The cable needs to be twisted pair to send and receive data. The power will usually work. Cat3 24 guage usually will work but you might only get 10mbps. That's usually enough for most Ip cameras.
I would reccomend you test it for a few days and see if it works, before you rely on it. There are also many converters on 2 wires (1 pair) that will give you poe as well, that will work with most cable.
what are the disadvantages using POE? Please mention.
Limit speed to 100mbps
Is it correct you would just have 10/100 speed with this?
hello. which pair caries 9 - 12v that can power the router in CAT 6 cable?
Can I use normal WiFi router for this kind of broadband connection?
It is only relevant to this video if your broadband router gets power via poe.
Your question however does not involve power, and regardless will work with a 10/100 speed
@@cctvny I got a ethernet cable with 4 wires inside it
For which my broadband connection speed is limited to 100 Mbps
My question is
Can I use a normal WiFi router that supports 8 wire ethernet cables ?

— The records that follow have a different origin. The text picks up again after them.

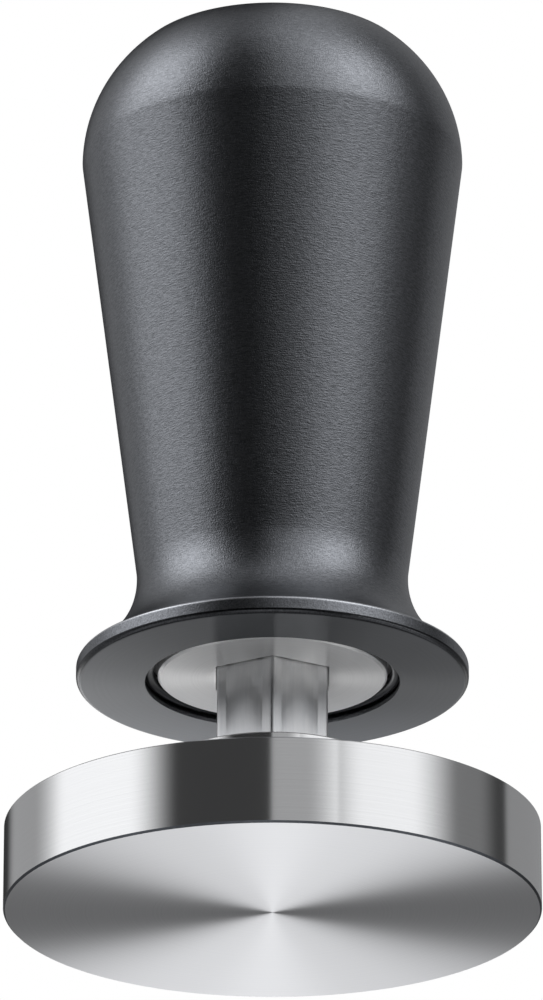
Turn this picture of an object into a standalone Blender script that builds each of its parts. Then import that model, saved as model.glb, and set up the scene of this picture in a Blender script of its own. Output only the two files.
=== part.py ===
"""Spring-loaded espresso tamper with a 58 mm base.

The base is screwed to a hexagonal shaft. The handle slides down the shaft against a
compression spring, guided by a plate with a hexagonal hole in the handle's mouth.
Distances are named in millimetres and turned into metres as the meshes are made. +Z is up,
the tamping face lies on Z = 0, and every turned piece has its axis on the Z axis.
"""
import math

import bmesh
import bpy
from mathutils import Matrix

MM = 0.001

# Spaces between pieces.
GAP = 0.3                     # left between faces that rest on each other
GUIDE_PLAY = 0.15             # between each flat of the shaft and the guide plate
OVERSHOOT = 1.0               # how far a cutter passes the face that it cuts

# Broken edges and drilled ends that many pieces share.
END_CHAMFER = 0.5
HEAD_CHAMFER = 0.4
DRILL_POINT = 1.2

# Base: the tamping disc and its boss, in one piece.
BASE_RADIUS = 29.0
BASE_HEIGHT = 9.5
BOSS_RADIUS = 12.2
BOSS_TOP = 16.3
BOSS_FILLET = 1.0
BASE_EDGE = 0.25

# Stud that joins the base to the shaft.
STUD_RADIUS = 3.7
STUD_BOTTOM = 6.3
STUD_TOP = 22.2
STUD_SOCKET_FLATS = 4.0
STUD_SOCKET_DEPTH = 3.5

# Hexagonal shaft.
HEX_FLATS = 12.0
SHAFT_BOTTOM = BOSS_TOP + GAP
SHAFT_TOP = 33.7
SHAFT_END_CONE = math.radians(30)

# Handle.
FLANGE_BOTTOM = 26.4
FLANGE_RADIUS = 21.4
FLANGE_CHAMFER = 0.5
NECK_RADIUS = 14.87
NECK_HEIGHT = 38.3
FLARE_ARC = 11.0
CONE_ANGLE = math.radians(7.4)
WIDEST_HEIGHT = 88.1
SHOULDER_ARC = 17.0
SHOULDER_END = math.radians(49.4)
CROWN_EDGE_ARC = 2.85
CROWN_EDGE_END = math.radians(71.0)

# Handle's bores, from the mouth upwards.
MOUTH_RADIUS = 13.9
MOUTH_CHAMFER = 0.2
GROOVE_RADIUS = 14.5
GROOVE_BOTTOM = 26.95
GROOVE_TOP = 28.85
COUNTERBORE_RADIUS = 13.6
COUNTERBORE_TOP = 32.2
BORE_RADIUS = 10.3
BORE_TOP = 82.5

# Guide plate and the ring that holds it.
PLATE_BOTTOM = 26.9
PLATE_STEP = 28.85
PLATE_TOP = 31.9
PLATE_FACE_RADIUS = 12.5
PLATE_RIM_RADIUS = 13.3
PLATE_CHAMFER = 0.3
RING_WIRE_RADIUS = 0.65
RING_RADIUS = 13.55
RING_HEIGHT = 27.9
RING_OPENING = math.radians(12)

# Stop collar and its fasteners.
BUMPER_INNER_RADIUS = 7.2
BUMPER_RADIUS = 9.5
BUMPER_THICKNESS = 1.5
COLLAR_BOTTOM = SHAFT_TOP + GAP
COLLAR_FLANGE = 2.5
COLLAR_SPIGOT = 2.0
COLLAR_RADIUS = 9.6
SPIGOT_RADIUS = 7.0
SCREW_HOLE_RADIUS = 3.3
SCREW_RADIUS = 2.7
SCREW_THREAD_BOTTOM = 27.0
SCREW_HEAD_RADIUS = 5.0
SCREW_HEAD_HEIGHT = 6.0
SCREW_SOCKET_FLATS = 5.0
SCREW_SOCKET_DEPTH = 3.0
WASHER_RADIUS = 5.2
WASHER_INNER_RADIUS = 3.1
WASHER_THICKNESS = 1.5
WASHER_OPENING = math.radians(10)

# Main spring and its upper seat.
SPRING_RADIUS = 8.5
SPRING_WIRE_RADIUS = 1.1
SPRING_TOP = 79.9
ACTIVE_TURNS = 11
END_PITCH = 2.5               # rise of the close turn at each end
SEAT_RADIUS = 9.9
SEAT_SPIGOT = 3.0
SEAT_BOTTOM = SPRING_TOP + GAP
SEAT_THICKNESS = 2.0

# Fineness of the meshes.
LARGE_SEGMENTS = 72
SMALL_SEGMENTS = 36
SPRING_STEPS = 16             # in each turn of the spring
SHARP_ANGLE = math.radians(25)


def clear_scene():
    for item in list(bpy.data.objects):
        bpy.data.objects.remove(item, do_unlink=True)


def make_material(name, color, metallic, roughness):
    material = bpy.data.materials.new(name)
    material.use_nodes = True
    shader = material.node_tree.nodes["Principled BSDF"]
    shader.inputs["Base Color"].default_value = (*color, 1.0)
    shader.inputs["Metallic"].default_value = metallic
    shader.inputs["Roughness"].default_value = roughness
    material.diffuse_color = (*color, 1.0)
    return material


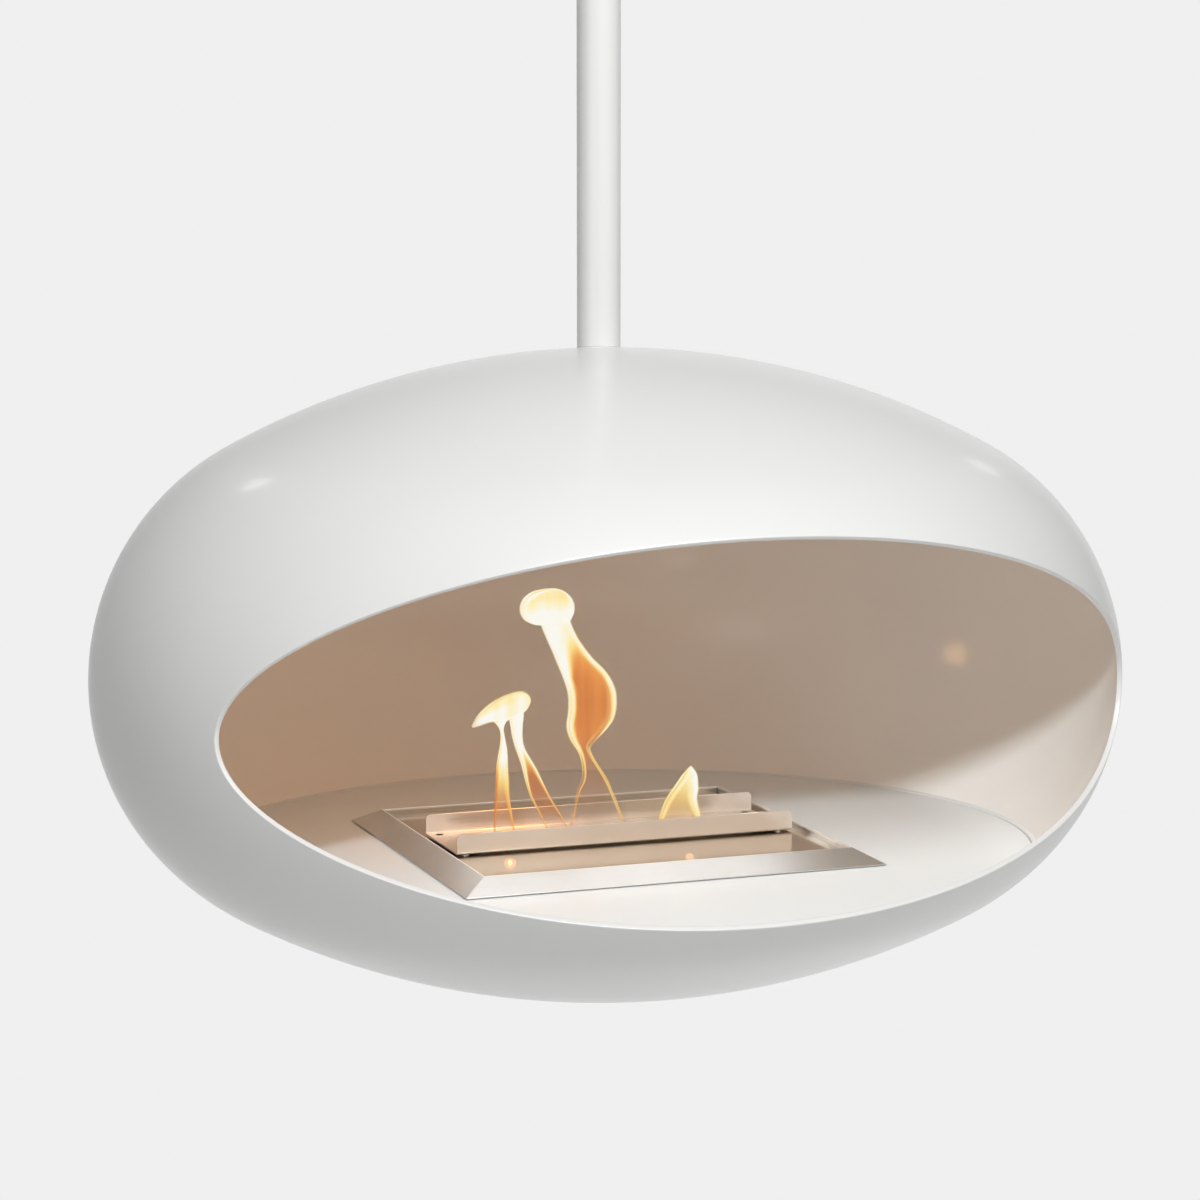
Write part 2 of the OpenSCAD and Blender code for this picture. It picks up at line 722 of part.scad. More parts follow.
module wool_block() {
    color("ivory") at_hearth() translate([0, 0, tray_floor + casing_sheet])
        slab(tray_w - 2 * casing_sheet - 2 * wool_gap, tray_d - 2 * casing_sheet - 2 * wool_gap, wool_h);
}

// Perforated sheet that keeps the wool in the tray
module wool_retainer() {
    w = tray_w - 2 * casing_sheet - 2 * wool_gap;
    d = tray_d - 2 * casing_sheet - 2 * wool_gap;
    nx = floor((w - retainer_pitch) / retainer_pitch / 2);
    ny = floor((d - retainer_pitch) / retainer_pitch / 2);
    color(steel_plain) at_hearth() translate([0, 0, wool_top]) difference() {
        slab(w, d, retainer_t);
        for (i = [-nx:nx], j = [-ny:ny]) translate([i * retainer_pitch, j * retainer_pitch, -eps])
            cylinder(d = retainer_hole_d, h = retainer_t + 2 * eps);
    }
}

// Two rebated rails under the top plate in which the damper slides
module damper_guides() {
    color(steel_plain) at_hearth()
        translate([0, damper_front + damper_d + guide_end - guide_l, plate_bottom - guide_h])
            for (i = [0, 1]) mirror([i, 0, 0]) translate([damper_l / 2 + damper_gap, 0, 0]) {
                translate([-guide_lip, 0, 0]) cube([guide_lip + guide_web, guide_l, guide_lip_t]);
                cube([guide_web, guide_l, guide_h]);
            }
}

module damper_plate() {
    color(steel_plain) at_hearth() translate([0, damper_front, damper_top - damper_t]) difference() {
        union() {
            translate([-damper_l / 2, 0, 0]) cube([damper_l, damper_d, damper_t]);
            translate([-tongue_w / 2, damper_d - eps, 0]) cube([tongue_w, tongue_l, damper_t]);
        }
        translate([0, stem_y - damper_front, -eps]) cylinder(d = stem_d, h = damper_t + 2 * eps);
    }
}

// Stem riveted to the damper's tongue, with a low round knob on top
module damper_knob() {
    color(steel_plain) at_hearth() translate([0, stem_y, damper_top - damper_t]) {
        cylinder(d = stem_d, h = plate_top + knob_h - damper_top + damper_t - knob_edge);
        translate([0, 0, plate_top - damper_top + damper_t + knob_gap]) {
            cylinder(d = knob_d, h = knob_h - knob_gap - knob_edge);
            translate([0, 0, knob_h - knob_gap - knob_edge])
                cylinder(d1 = knob_d, d2 = knob_d - 2 * knob_edge, h = knob_edge);
        }
    }
}

ceiling_plate();
bearing_hub();
bearing_bush();
thrust_washer();
canopy();
canopy_screws();
spindle();
spindle_washer();
castle_nut();
cotter_pin();
pole();
pole_foot();
pod_shell();
doubler_plate();
stud_washer();
stud_nut();
stud_locknut();
hearth_brackets();
hearth_plate();
hearth_nuts();
burner_well();
well_screws();
burner_surround();
burner_casing();
burner_top_plate();
flame_guard();
guard_spacers();
guard_screws();
fuel_tray();
wool_block();
wool_retainer();
damper_guides();
damper_plate();
damper_knob();
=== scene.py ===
"""Looks of a hanging fireplace: a white oval pod on a pole, with a steel burner and its flames.

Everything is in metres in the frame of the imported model: the ceiling plate's top face is at z = 0 and the
mouth faces -Y. Pieces that the camera sees closely are modelled here and stand for their plain nodes. The
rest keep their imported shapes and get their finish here.
"""

import json
import math

import bmesh
import bpy
from mathutils import Matrix, Vector

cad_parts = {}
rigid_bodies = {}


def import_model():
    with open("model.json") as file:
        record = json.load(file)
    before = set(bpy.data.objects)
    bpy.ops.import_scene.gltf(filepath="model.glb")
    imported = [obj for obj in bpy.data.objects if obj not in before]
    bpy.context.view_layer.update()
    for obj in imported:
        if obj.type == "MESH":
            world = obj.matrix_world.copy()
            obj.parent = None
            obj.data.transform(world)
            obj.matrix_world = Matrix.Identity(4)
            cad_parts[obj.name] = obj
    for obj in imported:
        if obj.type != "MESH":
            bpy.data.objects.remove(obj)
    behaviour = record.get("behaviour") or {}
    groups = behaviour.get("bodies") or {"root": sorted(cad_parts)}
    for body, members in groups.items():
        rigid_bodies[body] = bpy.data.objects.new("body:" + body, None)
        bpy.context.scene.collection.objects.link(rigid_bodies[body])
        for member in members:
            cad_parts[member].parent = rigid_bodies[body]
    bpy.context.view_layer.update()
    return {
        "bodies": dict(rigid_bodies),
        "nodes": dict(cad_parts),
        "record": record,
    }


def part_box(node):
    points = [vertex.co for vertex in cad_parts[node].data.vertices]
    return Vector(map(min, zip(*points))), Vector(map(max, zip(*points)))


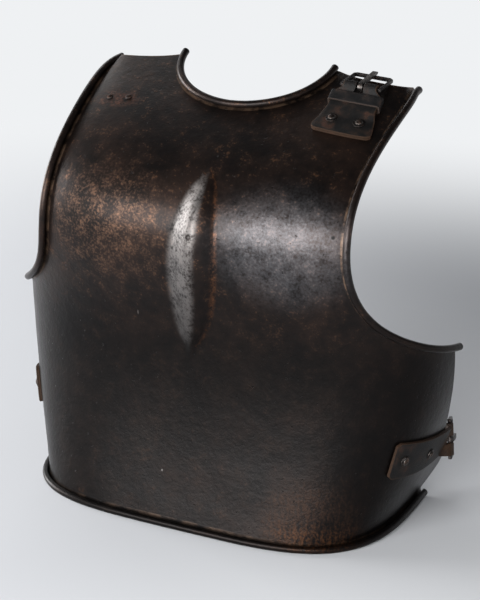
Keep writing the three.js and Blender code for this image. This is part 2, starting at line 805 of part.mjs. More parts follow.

Nice, Is it applicable in non poe ?
So this method would really not be good as a main source for data. I had this pinout going from a switch to a router and it just didn't work. Assuming a full 4 pair is required if you're going to use it for networking and not poe/5MBps
Cat6 wire have been green pair is not work if you have any solution
Planning to use my previous ADT motion sensors (connected to 4 wires) not sure if it's twisted pair but I do know that it's 4 wire cable. Most of the IP cameras I own support 10/100base t half duplex. I hope this works!!
Hi @jcmarcell unfortunately it most probably will not work if it is not twisted pair. You will get power but data will not work. Your choices are to use an analog HD camera(tvi/cvi/ahd they now go up to 12mp) or to use a two wire to poe converter. If you did go the analog HD route you can get a simple four channel and use it as encoder if you have a larger ip system
@@cctvny I get you, you say it won't work, but in real world scenario are we talking that it won't work over so many feet? I think the longest run is about 70ft and the shortest being around 30ft. I understand the interference when it comes to something not being twisted pair but you don't think 30 ft can deliver 2 megabits with interference?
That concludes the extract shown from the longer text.